From the Viewsroom

Absence of conviction

A Srinivas | Updated on July 18, 2021

Even with freedom of expression in peril, Opposition is failing the country

Congress leader Rahul Gandhi’s recent statement that the party needs “fearless” leaders to take on the ruling party raises a few questions.

The context here is the need to protest the use of ‘black laws’ such as the Unlawful Activities (Prevention) Act (UAPA), 1967, National Security Act, 1980, and the sedition law (now being critically reviewed by the Supreme Court) — which are being used to shackle journalists and other political protesters. The presumption of innocence has been turned on its head. The origins of such laws can be traced to the Rowlatt Act, 1919 and the Preventive Detention Act, 1950, which as the name suggests, permits detention without trial. TADA and POTA have been used to incarcerate innocents. In the Indira Gandhi years, the Maintenance of Internal Security Act was used to detain political opponents. The black laws have been amended over time to make them more draconian.

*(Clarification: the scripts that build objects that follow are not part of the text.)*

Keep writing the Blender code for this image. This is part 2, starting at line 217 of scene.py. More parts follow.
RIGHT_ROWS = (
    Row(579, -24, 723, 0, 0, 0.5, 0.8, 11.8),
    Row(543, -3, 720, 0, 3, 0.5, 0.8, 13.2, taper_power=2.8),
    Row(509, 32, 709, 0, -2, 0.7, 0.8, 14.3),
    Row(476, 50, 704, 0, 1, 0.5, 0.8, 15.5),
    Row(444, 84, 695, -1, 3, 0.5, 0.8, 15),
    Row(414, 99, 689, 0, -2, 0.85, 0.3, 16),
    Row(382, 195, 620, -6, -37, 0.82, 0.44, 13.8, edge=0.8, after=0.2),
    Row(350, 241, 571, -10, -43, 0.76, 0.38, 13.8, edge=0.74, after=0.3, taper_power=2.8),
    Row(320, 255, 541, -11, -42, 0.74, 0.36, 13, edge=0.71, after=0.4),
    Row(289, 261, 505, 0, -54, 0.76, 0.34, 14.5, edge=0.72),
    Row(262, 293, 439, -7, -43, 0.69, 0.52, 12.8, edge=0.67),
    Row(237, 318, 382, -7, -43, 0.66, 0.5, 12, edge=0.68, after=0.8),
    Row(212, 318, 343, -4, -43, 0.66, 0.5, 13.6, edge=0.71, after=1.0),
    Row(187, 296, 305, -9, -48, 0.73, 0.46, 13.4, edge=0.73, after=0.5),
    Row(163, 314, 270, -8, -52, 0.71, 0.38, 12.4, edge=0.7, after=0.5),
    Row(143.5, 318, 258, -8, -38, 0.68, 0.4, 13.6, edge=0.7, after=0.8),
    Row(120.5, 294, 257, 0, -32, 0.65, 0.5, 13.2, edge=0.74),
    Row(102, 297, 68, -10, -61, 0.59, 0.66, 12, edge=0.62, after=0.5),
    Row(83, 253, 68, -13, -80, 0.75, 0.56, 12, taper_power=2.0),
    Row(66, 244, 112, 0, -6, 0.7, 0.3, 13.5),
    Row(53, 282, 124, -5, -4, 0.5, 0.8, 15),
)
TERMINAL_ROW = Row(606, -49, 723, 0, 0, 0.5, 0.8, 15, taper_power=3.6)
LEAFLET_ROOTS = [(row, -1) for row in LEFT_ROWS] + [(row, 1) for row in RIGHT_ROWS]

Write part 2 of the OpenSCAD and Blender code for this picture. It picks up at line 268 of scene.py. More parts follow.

But what is mystifying is the fact that unlike in the Emergency (or during British rule), the Opposition has not taken to the streets, courting arrest. In an age of social media, these leaders have chosen to tweet from the comfort of their homes. Civil society actors have circulated signature campaigns. There are no fearless leaders in sight, and one daresay that includes the Gandhis, who too have chosen to tweet rather than court arrest. If the Opposition takes to the streets, it is on matters — if even important — that involve less personal or political risk, such as fuel prices. A jail bharo by 100 politicians challenging the Centre to invoke UAPA against them would be enough to delegitimise such laws.

Today’s leaders fear the prospect of spending even a day in jail, and worse still, of an ED probe into their assets. This absence of moral conviction could cost us all dear.